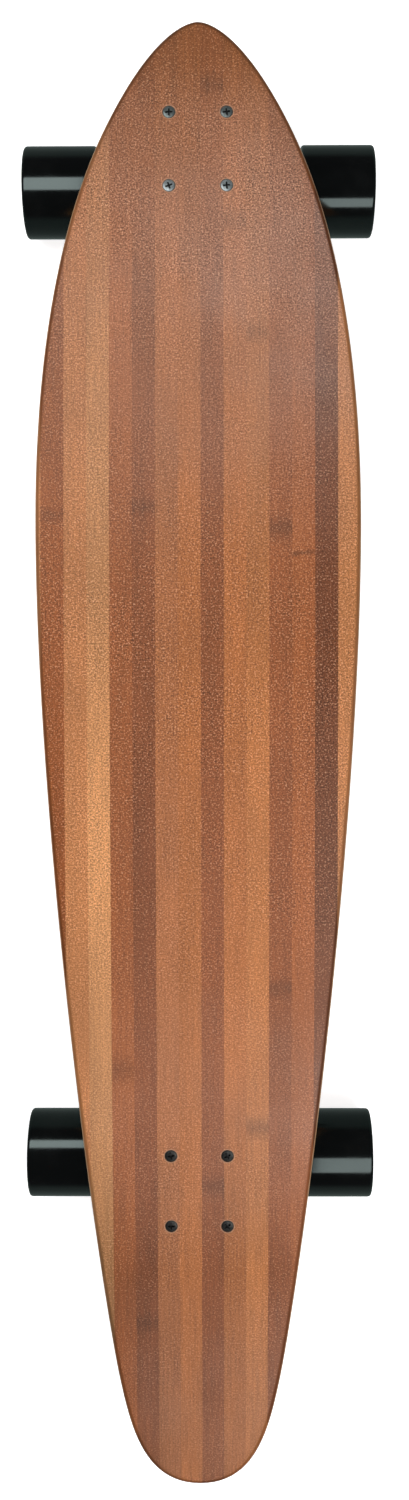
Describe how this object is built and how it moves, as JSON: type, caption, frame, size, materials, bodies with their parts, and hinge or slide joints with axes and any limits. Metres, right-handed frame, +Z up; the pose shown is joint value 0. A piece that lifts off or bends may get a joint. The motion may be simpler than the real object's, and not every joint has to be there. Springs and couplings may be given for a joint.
{
  "type": "pintail longboard skateboard",
  "caption": "Cambered pintail longboard skateboard: laminated bamboo deck, reverse-kingpin trucks that steer on bushings, wide black wheels that spin on bearings.",
  "frame": {"origin": "on the ground under the middle of the deck's length, between the left and right wheels", "axes": "+Y towards the nose, +X to the right when facing the nose, +Z up; it stands on its wheels"},
  "size_m": [0.264, 1.084, 0.1267],
  "materials": {
    "deck_veneer": "satin, clear coated, strips of light and dark caramel bamboo with a clear grit",
    "deck_core": "satin, edge of the laminate",
    "deck_veneer_bottom": "satin clear coat",
    "riser_rubber": "matt",
    "truck_metal": "black, satin",
    "pivot_urethane": "matt",
    "kingpin_steel": "zinc plated",
    "bushing_urethane": "satin cast urethane",
    "plated_steel": "zinc plated",
    "black_screws": "black oxide",
    "axle_steel": "turned",
    "wheel_urethane": "glossy black cast polyurethane",
    "hub_plastic": "black moulded core",
    "bearing_steel": "ground steel"
  },
  "bodies": {
    "board": {"deck_top_ply": "deck_veneer", "deck_core": "deck_core", "deck_bottom_ply": "deck_veneer_bottom", "front_riser_pad": "riser_rubber", "front_baseplate": "truck_metal", "front_pivot_cup": "pivot_urethane", "front_kingpin": "kingpin_steel", "front_board_bushing": "bushing_urethane", "front_road_bushing": "bushing_urethane", "front_bushing_washer": "plated_steel", "front_kingpin_nut": "plated_steel", "front_screw_1": "black_screws", "front_lock_nut_1": "plated_steel", "front_screw_2": "black_screws", "front_lock_nut_2": "plated_steel", "front_screw_3": "black_screws", "front_lock_nut_3": "plated_steel", "front_screw_4": "black_screws", "front_lock_nut_4": "plated_steel", "rear_riser_pad": "riser_rubber", "rear_baseplate": "truck_metal", "rear_pivot_cup": "pivot_urethane", "rear_kingpin": "kingpin_steel", "rear_board_bushing": "bushing_urethane", "rear_road_bushing": "bushing_urethane", "rear_bushing_washer": "plated_steel", "rear_kingpin_nut": "plated_steel", "rear_screw_1": "black_screws", "rear_lock_nut_1": "plated_steel", "rear_screw_2": "black_screws", "rear_lock_nut_2": "plated_steel", "rear_screw_3": "black_screws", "rear_lock_nut_3": "plated_steel", "rear_screw_4": "black_screws", "rear_lock_nut_4": "plated_steel"},
    "front_hanger_assembly": {"front_hanger": "truck_metal", "front_axle": "axle_steel", "front_left_axle_nut": "plated_steel", "front_right_axle_nut": "plated_steel"},
    "front_left_wheel": {"front_left_wheel_tyre": "wheel_urethane", "front_left_wheel_hub": "hub_plastic", "front_left_wheel_inner_bearing": "bearing_steel", "front_left_wheel_outer_bearing": "bearing_steel"},
    "front_right_wheel": {"front_right_wheel_tyre": "wheel_urethane", "front_right_wheel_hub": "hub_plastic", "front_right_wheel_inner_bearing": "bearing_steel", "front_right_wheel_outer_bearing": "bearing_steel"},
    "rear_hanger_assembly": {"rear_hanger": "truck_metal", "rear_axle": "axle_steel", "rear_left_axle_nut": "plated_steel", "rear_right_axle_nut": "plated_steel"},
    "rear_left_wheel": {"rear_left_wheel_tyre": "wheel_urethane", "rear_left_wheel_hub": "hub_plastic", "rear_left_wheel_inner_bearing": "bearing_steel", "rear_left_wheel_outer_bearing": "bearing_steel"},
    "rear_right_wheel": {"rear_right_wheel_tyre": "wheel_urethane", "rear_right_wheel_hub": "hub_plastic", "rear_right_wheel_inner_bearing": "bearing_steel", "rear_right_wheel_outer_bearing": "bearing_steel"}
  },
  "joints": [
    {"name": "front_steer", "type": "hinge", "parent": "board", "child": "front_hanger_assembly", "pos_m": [0, 0.45122, 0.05687], "axis": [0, -0.7147, -0.6995], "range_deg": [-15, 15], "stiffness_Nm_per_rad": 60, "deforming": ["front_board_bushing", "front_road_bushing"]},
    {"name": "front_left_wheel_spin", "type": "hinge", "parent": "front_hanger_assembly", "child": "front_left_wheel", "pos_m": [-0.1045, 0.44058, 0.0335], "axis": [-1, 0, 0], "continuous": true},
    {"name": "front_right_wheel_spin", "type": "hinge", "parent": "front_hanger_assembly", "child": "front_right_wheel", "pos_m": [0.1045, 0.44058, 0.0335], "axis": [-1, 0, 0], "continuous": true},
    {"name": "rear_steer", "type": "hinge", "parent": "board", "child": "rear_hanger_assembly", "pos_m": [0, -0.31076, 0.05687], "axis": [0, -0.7147, 0.6995], "range_deg": [-15, 15], "stiffness_Nm_per_rad": 60, "deforming": ["rear_board_bushing", "rear_road_bushing"]},
    {"name": "rear_left_wheel_spin", "type": "hinge", "parent": "rear_hanger_assembly", "child": "rear_left_wheel", "pos_m": [-0.1045, -0.30012, 0.0335], "axis": [-1, 0, 0], "continuous": true},
    {"name": "rear_right_wheel_spin", "type": "hinge", "parent": "rear_hanger_assembly", "child": "rear_right_wheel", "pos_m": [0.1045, -0.30012, 0.0335], "axis": [-1, 0, 0], "continuous": true}
  ]
}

Description of the task:
All of the data needs to be reproduced exactly, with no line missing.

Written answer:
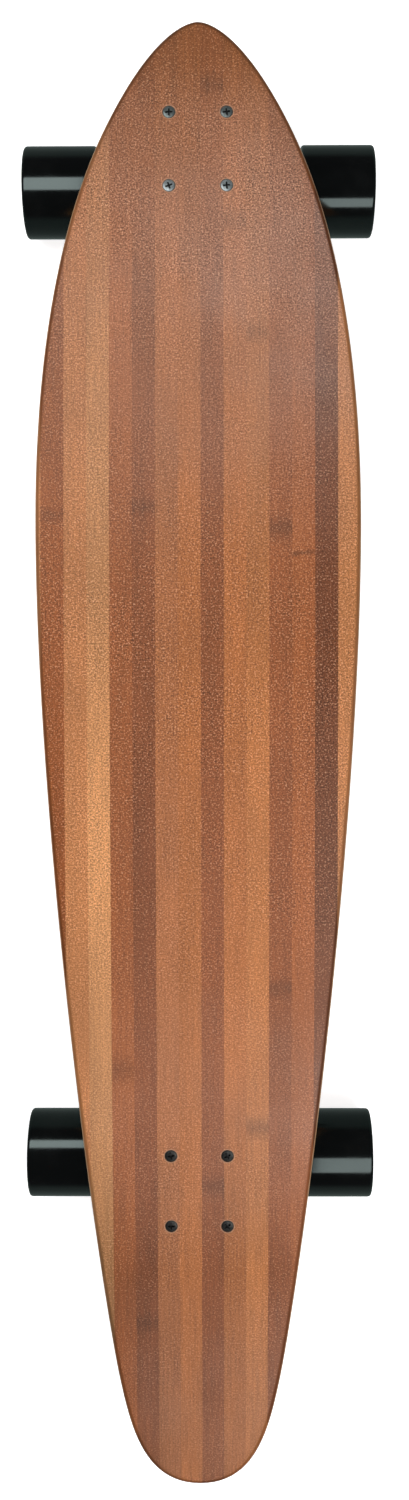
Describe how this object is built and how it moves, as JSON: type, caption, frame, size, materials, bodies with their parts, and hinge or slide joints with axes and any limits. Metres, right-handed frame, +Z up; the pose shown is joint value 0. A piece that lifts off or bends may get a joint. The motion may be simpler than the real object's, and not every joint has to be there. Springs and couplings may be given for a joint.
{
  "type": "pintail longboard skateboard",
  "caption": "Cambered pintail longboard skateboard: laminated bamboo deck, reverse-kingpin trucks that steer on bushings, wide black wheels that spin on bearings.",
  "frame": {"origin": "on the ground under the middle of the deck's length, between the left and right wheels", "axes": "+Y towards the nose, +X to the right when facing the nose, +Z up; it stands on its wheels"},
  "size_m": [0.264, 1.084, 0.1267],
  "materials": {
    "deck_veneer": "satin, clear coated, strips of light and dark caramel bamboo with a clear grit",
    "deck_core": "satin, edge of the laminate",
    "deck_veneer_bottom": "satin clear coat",
    "riser_rubber": "matt",
    "truck_metal": "black, satin",
    "pivot_urethane": "matt",
    "kingpin_steel": "zinc plated",
    "bushing_urethane": "satin cast urethane",
    "plated_steel": "zinc plated",
    "black_screws": "black oxide",
    "axle_steel": "turned",
    "wheel_urethane": "glossy black cast polyurethane",
    "hub_plastic": "black moulded core",
    "bearing_steel": "ground steel"
  },
  "bodies": {
    "board": {"deck_top_ply": "deck_veneer", "deck_core": "deck_core", "deck_bottom_ply": "deck_veneer_bottom", "front_riser_pad": "riser_rubber", "front_baseplate": "truck_metal", "front_pivot_cup": "pivot_urethane", "front_kingpin": "kingpin_steel", "front_board_bushing": "bushing_urethane", "front_road_bushing": "bushing_urethane", "front_bushing_washer": "plated_steel", "front_kingpin_nut": "plated_steel", "front_screw_1": "black_screws", "front_lock_nut_1": "plated_steel", "front_screw_2": "black_screws", "front_lock_nut_2": "plated_steel", "front_screw_3": "black_screws", "front_lock_nut_3": "plated_steel", "front_screw_4": "black_screws", "front_lock_nut_4": "plated_steel", "rear_riser_pad": "riser_rubber", "rear_baseplate": "truck_metal", "rear_pivot_cup": "pivot_urethane", "rear_kingpin": "kingpin_steel", "rear_board_bushing": "bushing_urethane", "rear_road_bushing": "bushing_urethane", "rear_bushing_washer": "plated_steel", "rear_kingpin_nut": "plated_steel", "rear_screw_1": "black_screws", "rear_lock_nut_1": "plated_steel", "rear_screw_2": "black_screws", "rear_lock_nut_2": "plated_steel", "rear_screw_3": "black_screws", "rear_lock_nut_3": "plated_steel", "rear_screw_4": "black_screws", "rear_lock_nut_4": "plated_steel"},
    "front_hanger_assembly": {"front_hanger": "truck_metal", "front_axle": "axle_steel", "front_left_axle_nut": "plated_steel", "front_right_axle_nut": "plated_steel"},
    "front_left_wheel": {"front_left_wheel_tyre": "wheel_urethane", "front_left_wheel_hub": "hub_plastic", "front_left_wheel_inner_bearing": "bearing_steel", "front_left_wheel_outer_bearing": "bearing_steel"},
    "front_right_wheel": {"front_right_wheel_tyre": "wheel_urethane", "front_right_wheel_hub": "hub_plastic", "front_right_wheel_inner_bearing": "bearing_steel", "front_right_wheel_outer_bearing": "bearing_steel"},
    "rear_hanger_assembly": {"rear_hanger": "truck_metal", "rear_axle": "axle_steel", "rear_left_axle_nut": "plated_steel", "rear_right_axle_nut": "plated_steel"},
    "rear_left_wheel": {"rear_left_wheel_tyre": "wheel_urethane", "rear_left_wheel_hub": "hub_plastic", "rear_left_wheel_inner_bearing": "bearing_steel", "rear_left_wheel_outer_bearing": "bearing_steel"},
    "rear_right_wheel": {"rear_right_wheel_tyre": "wheel_urethane", "rear_right_wheel_hub": "hub_plastic", "rear_right_wheel_inner_bearing": "bearing_steel", "rear_right_wheel_outer_bearing": "bearing_steel"}
  },
  "joints": [
    {"name": "front_steer", "type": "hinge", "parent": "board", "child": "front_hanger_assembly", "pos_m": [0, 0.45122, 0.05687], "axis": [0, -0.7147, -0.6995], "range_deg": [-15, 15], "stiffness_Nm_per_rad": 60, "deforming": ["front_board_bushing", "front_road_bushing"]},
    {"name": "front_left_wheel_spin", "type": "hinge", "parent": "front_hanger_assembly", "child": "front_left_wheel", "pos_m": [-0.1045, 0.44058, 0.0335], "axis": [-1, 0, 0], "continuous": true},
    {"name": "front_right_wheel_spin", "type": "hinge", "parent": "front_hanger_assembly", "child": "front_right_wheel", "pos_m": [0.1045, 0.44058, 0.0335], "axis": [-1, 0, 0], "continuous": true},
    {"name": "rear_steer", "type": "hinge", "parent": "board", "child": "rear_hanger_assembly", "pos_m": [0, -0.31076, 0.05687], "axis": [0, -0.7147, 0.6995], "range_deg": [-15, 15], "stiffness_Nm_per_rad": 60, "deforming": ["rear_board_bushing", "rear_road_bushing"]},
    {"name": "rear_left_wheel_spin", "type": "hinge", "parent": "rear_hanger_assembly", "child": "rear_left_wheel", "pos_m": [-0.1045, -0.30012, 0.0335], "axis": [-1, 0, 0], "continuous": true},
    {"name": "rear_right_wheel_spin", "type": "hinge", "parent": "rear_hanger_assembly", "child": "rear_right_wheel", "pos_m": [0.1045, -0.30012, 0.0335], "axis": [-1, 0, 0], "continuous": true}
  ]
}